A new analysis prepared for The New York Times found that the court under Chief Justice John Roberts has been more likely to embrace free-speech arguments concerning conservative speech than liberal, a sharp break from earlier eras.
In the great First Amendment cases in the middle of the 20th century, few conservatives spoke up for the protection of political dissenters.
In 1971, Robert Bork, a conservative law professor and later a federal judge and Supreme Court nominee, wrote that the First Amendment should be interpreted narrowly in an article that remains one of the most cited of all time.
“Constitutional protection should be accorded only to speech that is explicitly political,” he wrote.
But a ruling by the Supreme Court five years later began to change that thinking. The case, a challenge to a state law that banned advertising the prices of prescription drugs, was filed by Public Citizen, a consumer rights group founded by Ralph Nader. The group said the law hurt consumers, and helped persuade the court to protect advertising and other commercial speech.
Now, the Supreme Court has agreed to hear a larger share of First Amendment cases concerning conservative speech than earlier courts had. And it has ruled in favor of conservative speech at a higher rate than liberal speech.

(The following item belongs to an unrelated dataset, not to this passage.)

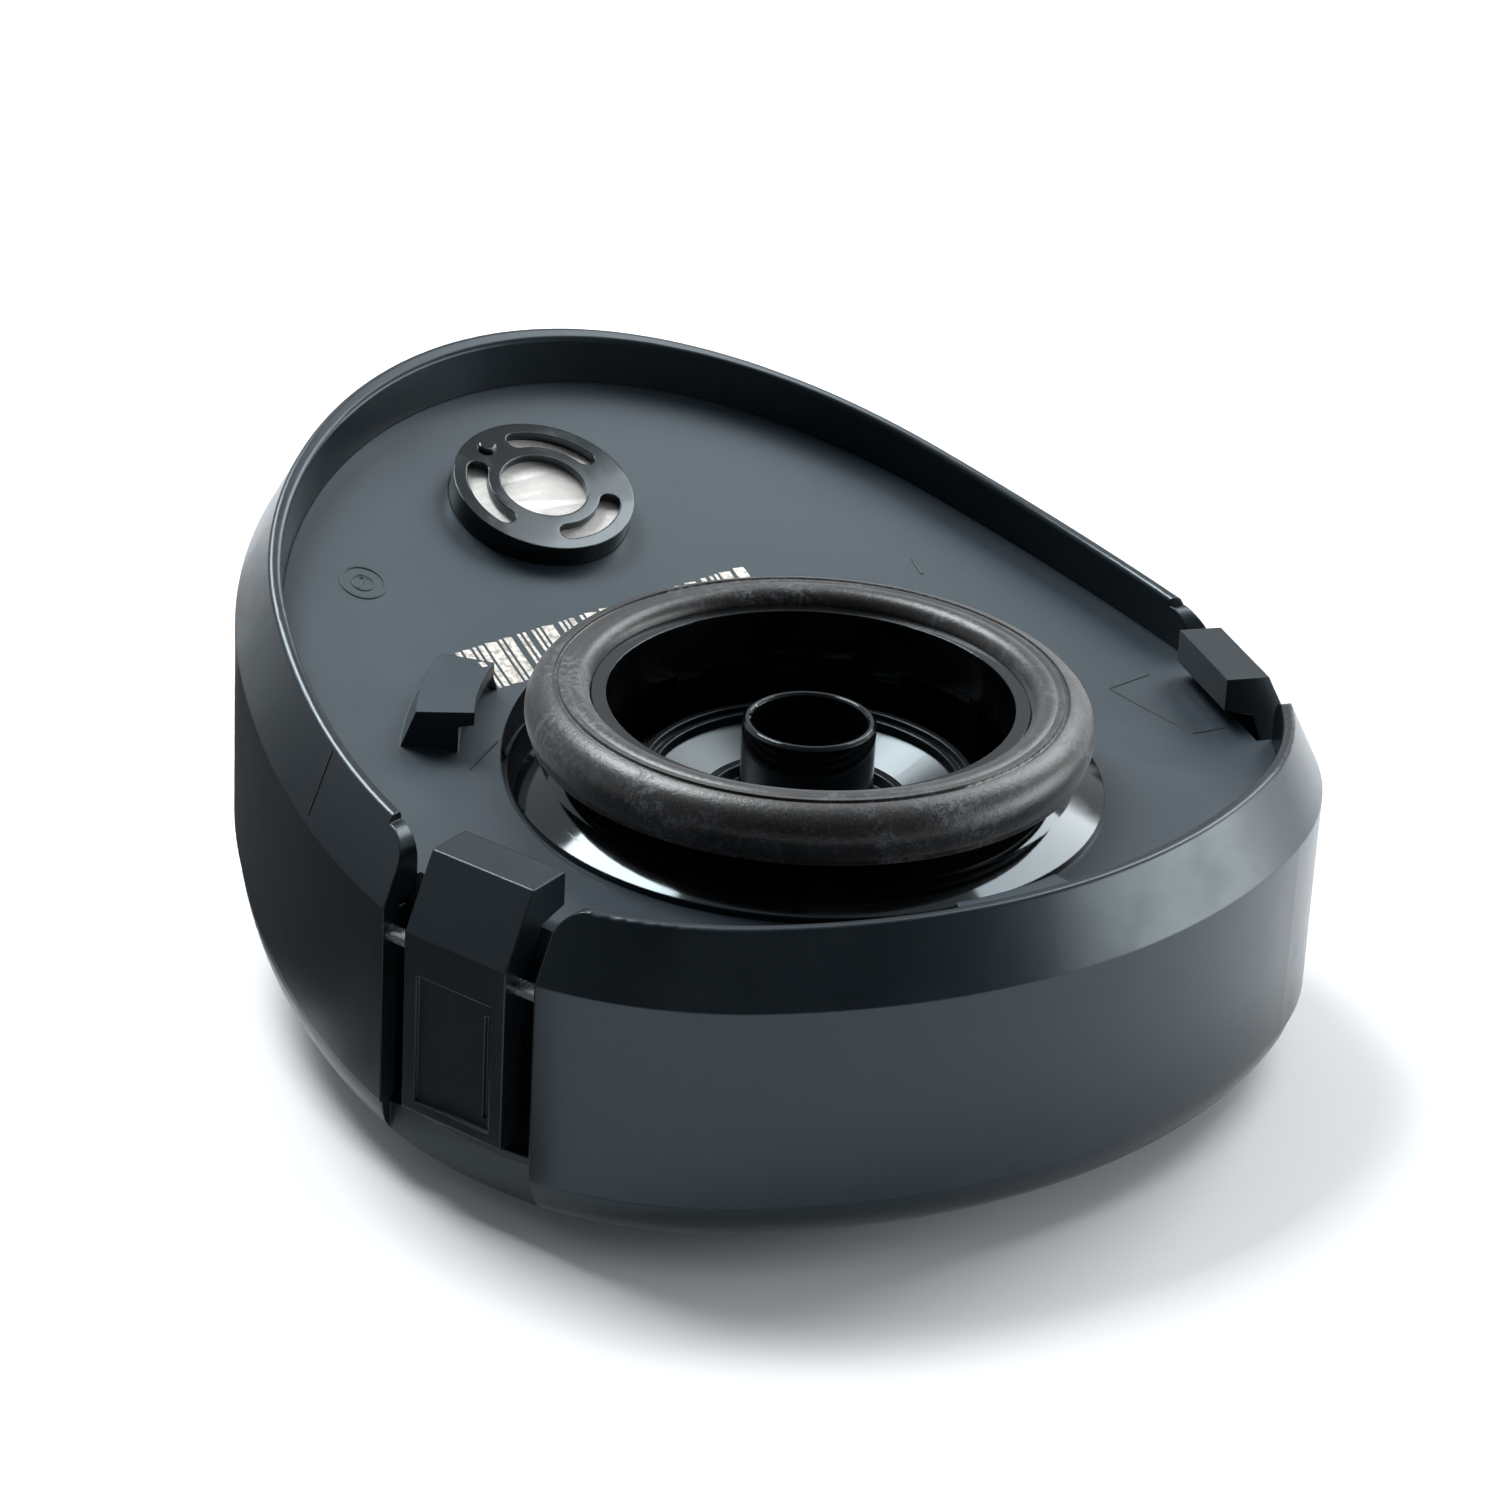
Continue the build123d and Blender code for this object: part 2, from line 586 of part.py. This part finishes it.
def main():
    os.makedirs("parts", exist_ok=True)
    carbon_top = SCREEN_TOP - SCREEN_T
    lower_screen_top = carbon_top - CARBON_T
    pad_top = lower_screen_top - SCREEN_T
    save("outer_cover", outer_cover())
    skirts = skirt_shell().solids().sort_by(Axis.Y)
    save("blunt_end_skirt", skirts[0])
    save("narrow_end_skirt", skirts[-1])
    save("inner_housing", inner_housing())
    save("base_plate", base_plate())
    save("perimeter_seal", perimeter_seal())
    save("neck_outlet", neck_outlet())
    save("neck_gasket", neck_gasket())
    save("valve_tube", valve_tube())
    save("valve_dish", valve_dish())
    save("inlet_grille", inlet_grille())
    save("bayonet_tray", bayonet_tray())
    save("inlet_screen", inlet_screen())
    save("mask_side_screen", filter_layer(SCREEN_TOP, SCREEN_T))
    save("carbon_bed", filter_layer(carbon_top, CARBON_T))
    save("inlet_side_screen", filter_layer(lower_screen_top, SCREEN_T))
    save("compression_pad", filter_layer(pad_top, PAD_T))
    save("pleated_media", pleated_media())
    save("media_frame", media_frame())
    save("indicator_housing", indicator_housing())
    save("indicator_rivet", indicator_rivet())
    cap_under = INDICATOR_H - INDICATOR_CAP
    paper_top = cap_under - 0.4
    save("indicator_window", at_indicator(disc(INDICATOR_R - 4.4, paper_top, cap_under)))
    save("indicator_disc", at_indicator(disc(INDICATOR_R - 1.2, paper_top - 0.6, paper_top)))
    save("indicator_seal", at_indicator(annulus(7.4, INDICATOR_R - 1.1, -1.6, paper_top - 0.6)))
    for side, word in ((1, "right"), (-1, "left")):
        save(f"{word}_latch_lever", at_latch(side, latch_lever()))
        save(f"{word}_latch_pin", at_latch(side, latch_pin()))
        save(f"{word}_latch_spring", at_latch(side, latch_spring()))


if __name__ == "__main__":
    main()
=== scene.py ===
import math
import random

import bpy
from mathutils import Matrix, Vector
from mathutils.bvhtree import BVHTree


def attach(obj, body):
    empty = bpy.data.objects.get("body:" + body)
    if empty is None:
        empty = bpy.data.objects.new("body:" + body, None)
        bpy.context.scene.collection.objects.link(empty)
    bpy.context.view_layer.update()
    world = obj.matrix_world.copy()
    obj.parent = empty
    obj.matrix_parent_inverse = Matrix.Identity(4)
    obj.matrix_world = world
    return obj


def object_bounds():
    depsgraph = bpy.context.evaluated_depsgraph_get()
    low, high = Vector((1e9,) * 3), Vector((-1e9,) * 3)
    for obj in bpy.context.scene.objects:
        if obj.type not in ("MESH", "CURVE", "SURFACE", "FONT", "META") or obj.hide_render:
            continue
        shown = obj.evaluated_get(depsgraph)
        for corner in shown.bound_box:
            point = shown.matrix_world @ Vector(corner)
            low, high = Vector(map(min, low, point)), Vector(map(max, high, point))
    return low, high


# A conformal respirator filter canister, mask side up on a pale studio floor.
# Metres, in the frame of the CAD model: +Z up, +Y to the narrow end, origin under the neck.

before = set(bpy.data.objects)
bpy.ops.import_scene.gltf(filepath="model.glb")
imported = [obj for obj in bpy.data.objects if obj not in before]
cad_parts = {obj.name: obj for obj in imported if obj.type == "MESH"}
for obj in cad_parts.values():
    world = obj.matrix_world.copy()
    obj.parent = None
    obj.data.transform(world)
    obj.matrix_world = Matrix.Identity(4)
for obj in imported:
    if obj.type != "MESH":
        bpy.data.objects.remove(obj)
cad_low, cad_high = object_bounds()
MM = 0.001
STATIC = "canister"

# ---- black plastics: clean and worn colour, linear
SHELL_BLACK = ((0.0045, 0.0072, 0.0102), (0.0090, 0.0125, 0.0165))
PLATE_BLACK = ((0.0160, 0.0235, 0.0315), (0.0240, 0.0330, 0.0420))
INNER_BLACK = ((0.0040, 0.0048, 0.0058), (0.0080, 0.0090, 0.0105))
GRILLE_BLACK = ((0.0040, 0.0050, 0.0062), (0.0085, 0.0098, 0.0115))
POLISHED_BLACK = (0.0022, 0.0024, 0.0028)
COOL = (0.78, 0.93, 1.0, 1.0)     # cast of their gloss
DUST = (0.30, 0.30, 0.31)

# ---- fibres: face and shade colour, linear
SCREEN_WHITE = ((0.86, 0.86, 0.84), (0.58, 0.58, 0.57))
MEDIA_WHITE = ((0.88, 0.88, 0.86), (0.66, 0.66, 0.65))
PAD_GREY = ((0.42, 0.42, 0.41), (0.22, 0.22, 0.22))
INDICATOR_WHITE = ((0.90, 0.89, 0.86), (0.74, 0.73, 0.70))

# ---- marks on the CAD surfaces, in millimetres
BARS_X = (-21.5, 17.0)            # the row of bars
BARS_LOW_Y = (26.9, 28.5)         # its two long sides, at each end of the row
BARS_HIGH_Y = (33.6, 35.5)
BAR_LEAN = 0.5
BAR_WIDTHS = (0.35, 0.35, 0.6, 0.9, 1.35)
BAR_GAPS = (0.35, 0.35, 0.55, 0.8)
CLOCK_X, CLOCK_Y = -24.4, 46.3
PLATE_LINES = (                   # start, end and width
    ((-30.4, 16.2), (-19.8, 22.4), 0.22),
    ((40.6, 0.6), (46.5, 1.0), 0.14),
    ((40.6, 0.6), (42.0, -11.7), 0.14),
    ((42.0, -11.7), (46.0, -12.4), 0.14),
    ((35.8, 27.4), (36.5, 30.2), 0.4),
)
RIM_LINES = (
    ((-45.6, 18.2), (-48.7, 17.6), 0.16),
    ((52.9, 20.4), (55.7, 19.9), 0.16),
)

# ---- studio
PHOTO_EYE = Vector((-0.290, -0.3715, 0.2683))
PHOTO_AIM = Vector((-0.0613, 0.015, 0.031))
OBJECT_MIDDLE = (cad_low + cad_high) / 2
LENS = 124.0
SENSOR = 36.0
FLOOR_HALF = 4.0
LIGHT_DISTANCE = 0.9
LIGHT_AIM = (0, 0, 0.03)
SOFT_WHITE = (0.96, 0.985, 1.0)
SKY = (0.93, 0.965, 1.0, 1.0)
SKY_DARK, SKY_PALE = 0.05, 0.70   # strength behind the camera and elsewhere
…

The court led by Earl Warren from 1953-69 was almost exclusively concerned with cases concerning liberal speech. Of its 60 free-expression cases, only five challenged the suppression of conservative speech.
The proportion of challenges to restrictions on conservative speech has risen to 22 percent in the court led by Warren Burger from 1969-86; to 42 percent in the court led by William Rehnquist (19862005); and to 65 percent in the Roberts court.
The result, the study found, has been “a fundamental transformation of the court’s free-expression agenda.”
Liberals and progressives are “sometimes distraught at the level of First Amendment protection which is being afforded in cases brought by litigants on the right,” said Floyd Abrams, a First Amendment lawyer.